Structural transformation behavior in a high Nb-TiAl alloy additively manufactured by laser powder bed fusion

High Nb-TiAl alloys fabricated using laser powder bed fusion (LPBF) exhibit a metastable alpha 2 phase due to the rapid cooling rate of the LPBF process. However, the understanding of the structural transformation behavior in LPBF-fabricated high Nb-TiAl alloys remains limited. In this work, a high Nb-TiAl alloy with a nominal composition of Ti-48Al-2Cr-8Nb (at. %) was additively manufactured using LPBF. The structural transformation from metastable alpha 2 phase to gamma phase was then studied by the in-situ high-temperature x-ray diffraction (XRD), in-situ heating transmission electron microscopy (TEM) and differential scanning calorimetry (DSC). Furthermore, the phase composition and microstructure of the samples annealed at different temperatures were determined by XRD and electron backscatter diffraction (EBSD).

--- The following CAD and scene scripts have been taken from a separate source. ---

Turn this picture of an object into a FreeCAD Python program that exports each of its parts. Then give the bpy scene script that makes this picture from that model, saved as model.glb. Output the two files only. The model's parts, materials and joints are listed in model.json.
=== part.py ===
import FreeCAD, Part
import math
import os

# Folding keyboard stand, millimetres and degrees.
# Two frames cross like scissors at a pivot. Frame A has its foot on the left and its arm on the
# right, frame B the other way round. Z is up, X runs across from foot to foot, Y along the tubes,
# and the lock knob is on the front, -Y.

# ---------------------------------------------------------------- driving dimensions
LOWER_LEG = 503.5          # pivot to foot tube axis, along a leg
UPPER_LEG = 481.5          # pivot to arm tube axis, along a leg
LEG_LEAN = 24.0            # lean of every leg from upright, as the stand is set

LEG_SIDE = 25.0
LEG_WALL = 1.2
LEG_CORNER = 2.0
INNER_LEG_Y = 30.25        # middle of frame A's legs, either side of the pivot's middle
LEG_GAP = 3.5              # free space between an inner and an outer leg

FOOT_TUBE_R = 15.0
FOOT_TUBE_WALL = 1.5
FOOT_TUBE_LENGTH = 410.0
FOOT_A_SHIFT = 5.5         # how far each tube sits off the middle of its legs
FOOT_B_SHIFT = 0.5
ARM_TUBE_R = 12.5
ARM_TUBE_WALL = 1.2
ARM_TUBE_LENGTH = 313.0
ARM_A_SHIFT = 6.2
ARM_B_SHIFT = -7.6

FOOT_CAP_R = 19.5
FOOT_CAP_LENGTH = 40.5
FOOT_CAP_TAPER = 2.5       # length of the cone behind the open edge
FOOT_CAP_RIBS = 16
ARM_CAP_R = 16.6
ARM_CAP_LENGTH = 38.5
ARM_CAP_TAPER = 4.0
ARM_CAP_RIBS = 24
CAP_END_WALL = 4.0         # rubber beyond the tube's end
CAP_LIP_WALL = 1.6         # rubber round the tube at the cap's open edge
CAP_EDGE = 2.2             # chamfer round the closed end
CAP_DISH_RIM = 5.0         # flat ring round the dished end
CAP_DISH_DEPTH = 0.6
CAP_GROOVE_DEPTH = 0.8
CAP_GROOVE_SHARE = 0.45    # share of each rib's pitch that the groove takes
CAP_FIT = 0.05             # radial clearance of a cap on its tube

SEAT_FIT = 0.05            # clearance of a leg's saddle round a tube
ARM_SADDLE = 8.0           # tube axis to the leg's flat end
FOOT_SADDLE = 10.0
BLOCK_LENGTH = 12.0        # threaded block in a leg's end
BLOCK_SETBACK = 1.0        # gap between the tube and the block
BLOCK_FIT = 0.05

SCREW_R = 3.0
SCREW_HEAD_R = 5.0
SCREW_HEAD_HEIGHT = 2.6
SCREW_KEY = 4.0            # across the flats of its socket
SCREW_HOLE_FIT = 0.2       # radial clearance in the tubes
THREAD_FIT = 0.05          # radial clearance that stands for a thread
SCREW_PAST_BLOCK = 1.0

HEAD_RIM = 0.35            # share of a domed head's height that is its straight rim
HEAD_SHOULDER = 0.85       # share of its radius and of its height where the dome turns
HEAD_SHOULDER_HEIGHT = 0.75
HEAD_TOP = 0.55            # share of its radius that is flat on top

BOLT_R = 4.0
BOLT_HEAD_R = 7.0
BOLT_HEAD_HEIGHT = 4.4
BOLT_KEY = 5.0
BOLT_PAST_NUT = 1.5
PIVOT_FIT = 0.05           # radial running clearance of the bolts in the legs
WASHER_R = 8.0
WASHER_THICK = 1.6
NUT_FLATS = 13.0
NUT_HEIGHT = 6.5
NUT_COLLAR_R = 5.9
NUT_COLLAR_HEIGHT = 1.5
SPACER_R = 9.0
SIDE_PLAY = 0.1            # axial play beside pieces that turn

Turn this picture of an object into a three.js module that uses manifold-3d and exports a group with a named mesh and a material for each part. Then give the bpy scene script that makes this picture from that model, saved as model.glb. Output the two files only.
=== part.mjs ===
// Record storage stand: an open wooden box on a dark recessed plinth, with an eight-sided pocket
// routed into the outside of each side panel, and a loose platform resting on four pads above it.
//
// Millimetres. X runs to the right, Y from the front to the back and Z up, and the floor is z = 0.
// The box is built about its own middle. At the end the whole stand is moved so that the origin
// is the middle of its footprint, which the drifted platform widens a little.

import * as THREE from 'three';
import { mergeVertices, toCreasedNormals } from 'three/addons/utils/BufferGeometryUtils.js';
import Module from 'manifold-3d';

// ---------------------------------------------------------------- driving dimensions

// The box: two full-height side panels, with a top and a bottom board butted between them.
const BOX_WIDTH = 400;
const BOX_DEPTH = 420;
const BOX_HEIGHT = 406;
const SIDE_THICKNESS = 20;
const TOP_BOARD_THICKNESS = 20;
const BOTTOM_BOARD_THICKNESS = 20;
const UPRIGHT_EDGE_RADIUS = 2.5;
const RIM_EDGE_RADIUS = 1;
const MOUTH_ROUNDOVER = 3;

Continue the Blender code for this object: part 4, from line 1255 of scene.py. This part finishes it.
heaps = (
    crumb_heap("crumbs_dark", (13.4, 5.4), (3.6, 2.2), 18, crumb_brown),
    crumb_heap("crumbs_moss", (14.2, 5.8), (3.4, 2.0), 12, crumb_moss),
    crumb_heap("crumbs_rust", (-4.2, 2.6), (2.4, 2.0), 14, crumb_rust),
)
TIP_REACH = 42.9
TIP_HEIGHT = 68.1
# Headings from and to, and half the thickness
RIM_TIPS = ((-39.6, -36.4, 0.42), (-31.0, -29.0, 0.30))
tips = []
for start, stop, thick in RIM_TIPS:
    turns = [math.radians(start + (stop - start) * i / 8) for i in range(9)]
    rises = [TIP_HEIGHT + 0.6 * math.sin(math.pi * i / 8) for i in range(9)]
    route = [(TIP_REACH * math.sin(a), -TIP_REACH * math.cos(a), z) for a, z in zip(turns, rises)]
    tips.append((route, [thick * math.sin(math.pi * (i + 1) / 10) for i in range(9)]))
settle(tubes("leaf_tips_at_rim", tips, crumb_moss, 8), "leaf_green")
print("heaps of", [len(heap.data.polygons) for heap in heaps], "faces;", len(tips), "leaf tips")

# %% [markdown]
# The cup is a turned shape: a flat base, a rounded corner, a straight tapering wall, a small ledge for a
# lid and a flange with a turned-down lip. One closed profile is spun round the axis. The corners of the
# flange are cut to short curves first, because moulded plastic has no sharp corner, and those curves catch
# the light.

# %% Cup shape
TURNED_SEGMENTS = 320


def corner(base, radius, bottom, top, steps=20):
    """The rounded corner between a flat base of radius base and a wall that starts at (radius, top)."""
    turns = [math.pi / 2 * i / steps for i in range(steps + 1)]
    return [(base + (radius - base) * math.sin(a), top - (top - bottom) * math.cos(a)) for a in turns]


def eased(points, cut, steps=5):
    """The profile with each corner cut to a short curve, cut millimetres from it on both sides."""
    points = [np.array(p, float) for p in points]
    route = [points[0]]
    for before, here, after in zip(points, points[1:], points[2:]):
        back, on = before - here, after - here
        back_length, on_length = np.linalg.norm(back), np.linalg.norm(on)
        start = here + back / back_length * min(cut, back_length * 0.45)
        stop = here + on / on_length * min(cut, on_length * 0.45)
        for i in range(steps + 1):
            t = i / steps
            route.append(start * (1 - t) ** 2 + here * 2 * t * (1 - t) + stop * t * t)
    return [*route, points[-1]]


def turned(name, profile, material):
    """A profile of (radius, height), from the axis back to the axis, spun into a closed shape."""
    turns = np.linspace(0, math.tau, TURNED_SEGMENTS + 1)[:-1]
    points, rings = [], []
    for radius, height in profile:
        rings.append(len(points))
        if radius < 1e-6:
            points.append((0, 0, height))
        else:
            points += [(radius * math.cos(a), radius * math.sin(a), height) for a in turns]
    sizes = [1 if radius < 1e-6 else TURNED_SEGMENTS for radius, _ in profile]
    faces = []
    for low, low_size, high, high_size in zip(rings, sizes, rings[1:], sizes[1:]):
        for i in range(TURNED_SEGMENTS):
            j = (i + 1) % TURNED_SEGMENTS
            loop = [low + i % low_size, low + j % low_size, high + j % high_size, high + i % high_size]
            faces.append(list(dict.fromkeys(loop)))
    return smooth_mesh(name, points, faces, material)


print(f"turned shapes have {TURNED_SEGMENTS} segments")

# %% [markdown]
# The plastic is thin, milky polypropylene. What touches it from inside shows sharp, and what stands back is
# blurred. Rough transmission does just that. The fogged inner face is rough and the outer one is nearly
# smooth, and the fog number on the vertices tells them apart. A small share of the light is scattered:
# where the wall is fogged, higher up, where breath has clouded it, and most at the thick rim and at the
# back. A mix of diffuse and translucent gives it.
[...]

Our findings demonstrate that the alpha 2 phase in LPBF-fabricated high Nb-TiAl alloy remains stable up to 873 K, after which it decomposes and forms fine gamma lamellar colonies along with a disordered gamma ' phase as an intermediate phase. Notably, the transition from alpha 2 to gamma ' phase is reversible. In contrast, the formation of the gamma phase is irreversible and persists down to room temperature. It is also found that the changes in grain size and phase composition of the LPBF-fabricated high Nb-TiAl alloy have a significant impact on its hardness. This study provides valuable insights into the structural transformation behavior of additively manufactured high Nb-TiAl alloys by LPBF, offering guidance for regulating their structure and properties.